Neveのアウトボードは、トランスの質感が良いからか、通すだけで音が馴染むので昔から好きなんです。プラグインでいじくり回す必要がないというか。ただ、導入したRed 16Lineは良い意味でNeveのアウトボードとは全然違う印象でした。
MI
実際に制作で使用されて、Red 16Lineの印象はいかがですか?
高藤
音がとにかくクリアですね。ひとくちにクリアと言っても、いろいろあると思うのですが、Red 16Lineは出音をそのまま録ってくれるオーディオ・インターフェースという印象です。入力だけでなく出力もそのままの音で、バウンスしたものを聴いても印象が変わらない。
レーテンシーもまったく気になりませんし、凄く優秀なオーディオ・インターフェースだなと思います。
MI
内蔵のマイク・プリアンプに関しては?
高藤
マイク・プリアンプは500 Seriesをメインに使っているので、Red 16Lineのゲインは固定なんですよ。アナログのアウトボードを使って、指先でレベルを取るのが好きなので。
MI
モニター・コントロールは、RedNet R1で行っているのですか?
高藤
そうです。
Red 16Lineを導入するにあたっては、RedNet R1の存在が大きかったですね。これがあれば別途モニター・コントローラーを用意する必要がなくなると思って、即導入しました。
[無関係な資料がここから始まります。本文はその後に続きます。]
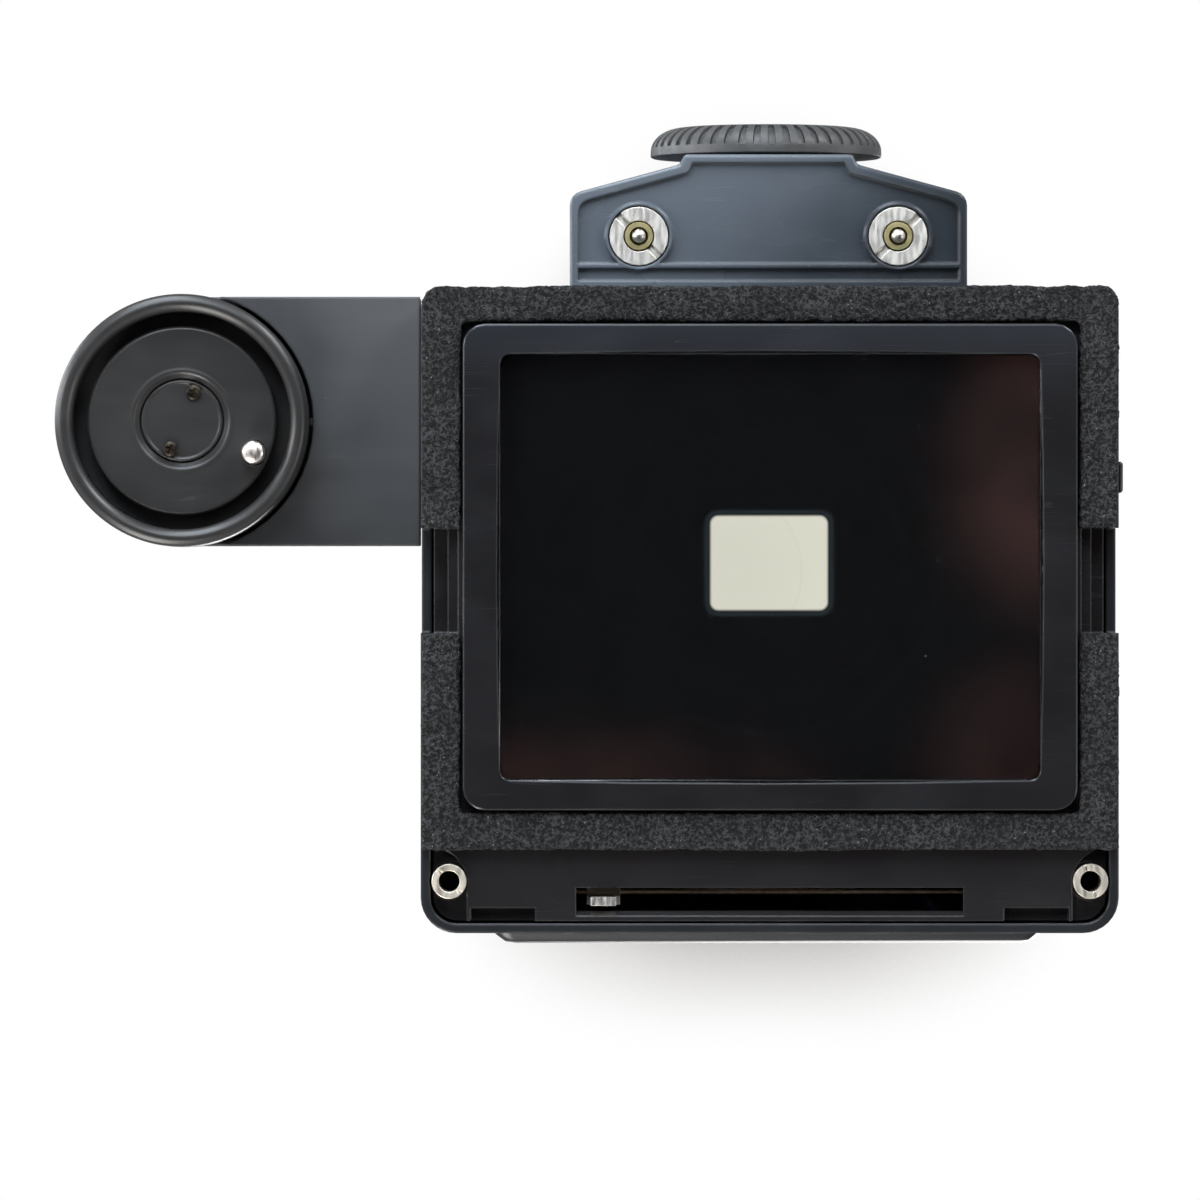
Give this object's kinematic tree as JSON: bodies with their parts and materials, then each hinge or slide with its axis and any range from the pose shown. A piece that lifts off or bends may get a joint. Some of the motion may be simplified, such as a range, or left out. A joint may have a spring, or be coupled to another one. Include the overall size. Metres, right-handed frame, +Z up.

このスタジオには低域の確認用にサブ・ウーファーが置いてあるので、ステレオと2.1chの切り替えもRedNet R1で行っています。
モニター・バランスに関しては、自分一人で作業しているときはステレオ・ミックスが聴ければOKなんですが、歌を録るときはリバーブを加えたミックスを作って、Red 16Lineのヘッドフォン出力から出しています。
ぼくはRedNet R1でモニターして、歌い手さんはRed 16Lineのヘッドフォン出力でモニターする。この使い方はとても気に入っています。
MI
総じてRed 16LineとRedNet R1のコンビネーションには満足されていますか?
高藤
導入当初は不安定だったソフトウェアも安定してきましたし、何より音が良いので、とても満足しています。1Uでこれだけアナログ入出力があると、ハードウェアを接続したまま繋ぎ変えなくてもいいので、ぼくのような面倒くさいことが嫌いな人間にはバッチリですね。
配線のことを考えずに、クリエイティブな作業に集中できるというか。
入出力が足りなくなった場合でも、Danteでもう1台追加すれば、簡単に拡張できるので、アウトボードとかハード音源とかをたくさん使っているクリエイターに、とても合っているオーディオ・インターフェースだと思います。
4歳より音楽教室へ通い始めピアノやエレクトーンを習い始める。
幼少の時からアンサンブルの楽しさを知り、14歳の時シンセサイザーやMTRを使い始め、当時の黄金ヒットを意識した楽曲制作を始める。20歳の頃よりアーティストのサポート・キーボードや、作編曲家としてプロのキャリアをスタート。
SPYAIR、flumpoolをはじめとする数多くのアーティストのツアーやライブに参加するほか、さまざまな楽曲プロデュース、作曲、編曲を行なっている。
近年は音楽の幅を広げ、映画やアニメの劇伴、企業CM、各種ショーの音楽制作、そして地方自治体のPR用音楽なども積極的に手がけている。ライブでは常にキャッチーで歌心を大事にした音作りや演奏を心がけ、アーティストからも絶大な信頼を得ている。
制作ではリスナーを第一に考え、どんな時も琴線に響く音色をモットーに創作を行う。
これからの時代をアーティストや作品ごとにしっかりと考え、プロジェクトの向かうべき方向を的確に見据える能力やセンスも各所にて定評を得ている。